3. Under Coverage, click the Coverage Collection button off.
4. Under Stack Profiling, click the Stack Profiling button on. This action selects the Measure task stack usage configuration parameter, which provides stack usage measurements for each generated task. The top model setting for the parameter overrides the corresponding setting in referenced models.
Click , which opens the Configuration Parameters dialog box. On the Data Import/Export pane, clear the Single simulation output check box.
To view streamed stack usage during the simulation, open the Simulation Data Inspector. In the Results section, click .
In the Run section, click Run SIL/PIL.

In the MATLAB^® base workspace, the simulation generates a variable with the default name, stackProfile, which stores the stack usage data. You can specify an alternative name through the Stack workspace variable configuration parameter.

Implement Driver to Obtain Stack Usage Data During PIL Simulation

A PIL simulation requires a driver implementation that obtains stack usage data from the target hardware. The driver must return the value of the stack register.

Note

If you do not specify a driver for your target hardware, the PIL simulation tries to use a default generic driver.

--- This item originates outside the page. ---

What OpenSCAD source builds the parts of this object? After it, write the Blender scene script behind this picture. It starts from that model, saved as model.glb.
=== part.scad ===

When you set up PIL target connectivity, specify the driver through an rtw.connectivity.Config subclass. This code provides an example.

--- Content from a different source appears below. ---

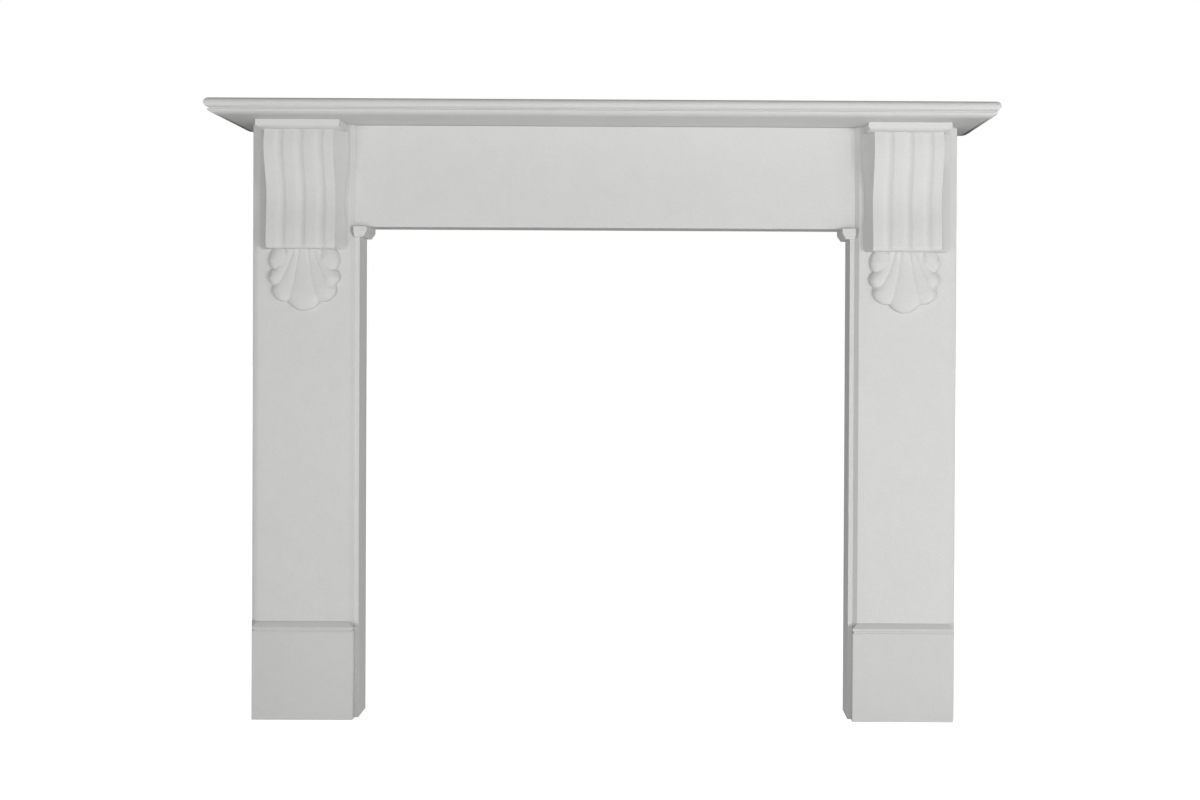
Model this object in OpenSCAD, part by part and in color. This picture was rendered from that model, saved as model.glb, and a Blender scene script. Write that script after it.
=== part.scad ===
// Corbelled stone mantelpiece: a moulded shelf on two legs and a frieze.
//
// Frame: X across the front, -Y out into the room, +Z up. The origin is on the
// floor, halfway across and halfway through the depth. The back of the shelf
// and the backs of the legs stand in one plane, against the wall.

/* [Overall] */
// Width of the shelf, end to end
shelf_w = 1524; // [1300:1:1900]
// Depth of the shelf, front to wall
shelf_d = 229; // [190:1:300]
// Height from the floor to the top of the shelf
overall_h = 1225; // [1020:1:1500]

/* [Shelf] */
// Thickness of the shelf
shelf_t = 30; // [27:0.5:45]
// Overhang of the shelf past the outer side of each leg
shelf_overhang = 53; // [30:1:80]
// Thickness of the rounded nosing along the shelf's upper edge
nosing_t = 18.5; // [14:0.5:20]
// Radius of the ovolo under the nosing
ovolo_r = 10; // [4:0.5:12]
// Step back from the nosing to the fillet over the ovolo
fillet_step = 5.5; // [2:0.5:10]

/* [Legs] */
// Width of the flat face of a jamb
face_w = 182; // [160:1:230]
// Distance from the front of the shelf back to the jambs' faces
face_set = 125; // [100:1:150]
// Chamfer on the upright edges of a jamb
jamb_chamfer = 15.5; // [12:0.5:20]

/* [Frieze and inner slips] */
// Height of the frieze
frieze_h = 205; // [170:1:246]
// Distance from the jambs' faces back to the frieze and slips
slip_set = 8.5; // [5:0.5:11]
// Width of slip that shows between a jamb and the fire opening
slip_show = 9; // [6:0.5:20]
// Whole width of a slip, most of it behind the jamb
slip_w = 40; // [34:1:50]
// Depth left free behind the slips and the frieze, for a back panel
back_rebate = 32.5; // [20:0.5:40]

/* [Slip capitals] */
// Height of the capital's upright band
capital_band = 10; // [6:0.5:14]
// Height of the slope under the band
capital_slope = 10.5; // [6:0.5:14]
// Overhang of the band past the slip
capital_over = 17.5; // [13:0.5:22]
// Overhang of the foot of the slope past the slip
capital_under = 9.5; // [4:0.5:12]

/* [Foot blocks] */
// Height of a foot block with its moulded top
block_h = 196; // [160:1:240]
// Projection of a foot block in front and at the sides of the jamb's face
block_proj = 10; // [6:0.5:12]
// Height of the sloping top of a foot block
block_slope = 9; // [6:0.5:12]
// Height of the narrow band under the slope
block_band = 4; // [2:0.5:6]
// Depth of the groove under the band
block_groove = 2.5; // [1:0.5:4]
// Radius of the block's upper edge, below the groove
block_round = 6; // [3:0.5:8]

/* [Corbels] */
// Width of the fluted face
corbel_w = 137; // [115:1:150]
// Width of the abacus, the flat cap on the corbel
abacus_w = 164.5; // [152:0.5:176]
// Height of the abacus's upright band
abacus_band = 10; // [6:0.5:14]
// Height of the hollow under the band
abacus_hollow = 7; // [4:0.5:9]
// Projection of the abacus from the jamb
abacus_proj = 55; // [52:0.5:66]
// Height of the fluted part, under the abacus
console_h = 235; // [195:1:282]
// Projection at the crest, near the top
crest_proj = 46; // [38:0.5:50]
// Projection at the waist
waist_proj = 26; // [22:0.5:34]
// Projection at the toe, near the bottom
toe_proj = 32; // [27:0.5:40]
// Width of each of the three flutes
flute_w = 21; // [14:0.5:25]
// Depth of each flute
flute_depth = 3.5; // [2:0.5:5]

/* [Shells] */
// Width of the carved shell under a corbel
shell_w = 141; // [118:1:170]
// Height of the shell that shows
shell_h = 124; // [104:1:149]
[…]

classdef overheadConnectivityConfig < rtw.connectivity.Config
  methods
    function this = customConnectivityConfig(componentArgs)
            
      % Create builder
      targetApplicationFramework = ...
        mypil.TargetApplicationFramework(componentArgs);
      builder = rtw.connectivity.MakefileBuilder(componentArgs, ...
        targetApplicationFramework, '');
            
      % Create launcher
      launcher = mypil.Launcher(componentArgs, builder);
            
      % Set up communication       
      hostCommunicator = rtw.connectivity.RtIOStreamHostCommunicator(...
                         componentArgs, ...
                         launcher, ...
                         rtiostreamLibTCPIP);     

      % Call super class constructor to register components
        this@rtw.connectivity.Config(componentArgs,...
                                     builder,...
                                     launcher,...
                                     hostCommunicator);
            
      % Specify driver implementation that obtains stack usage
      % data from the target hardware
      stackUsageDriver = coder.profile.StackDriver();

      stackUsageDriver.PtrDataType = 'uint64';
      stackUsageDriver.HeaderFile = 'myHeaderFile.h';
      stackUsageDriver.SourceFile = 'mySourceFile.c';
      stackUsageDriver.IncludePaths = {'path/To/myFolder1', ...
                                       'path/To/myFolder2', ...
                                       'path/To/myFolder3'};
      stackUsageDriver.DriverFunction = 'myDriverFunction';
      this.setStackDriver(stackUsageDriver);
    end
  end
end

For more information about setting up PIL target connectivity, see:

Limitations

Stack Usage Instrumentation Prevents Use of Red Zone Optimization

Under certain conditions, compilers can generate functions that do not allocate stack memory when called but use the red zone in the function stack frame for local variables. As a result of this optimization, the compiled code for the functions does not need to adjust the stack pointer and uses the red zone directly. For a x86-64 processor, the GNU^® GCC compiler assumes the red zone is 128 bytes.

Code instrumentation that is required to calculate the stack usage of functions prevents compilers from applying red zone optimization. Profiled functions that contain code instrumentation explicitly allocate stack memory for all local data. With non-instrumented code, some functions might not modify the stack register and use the red zone.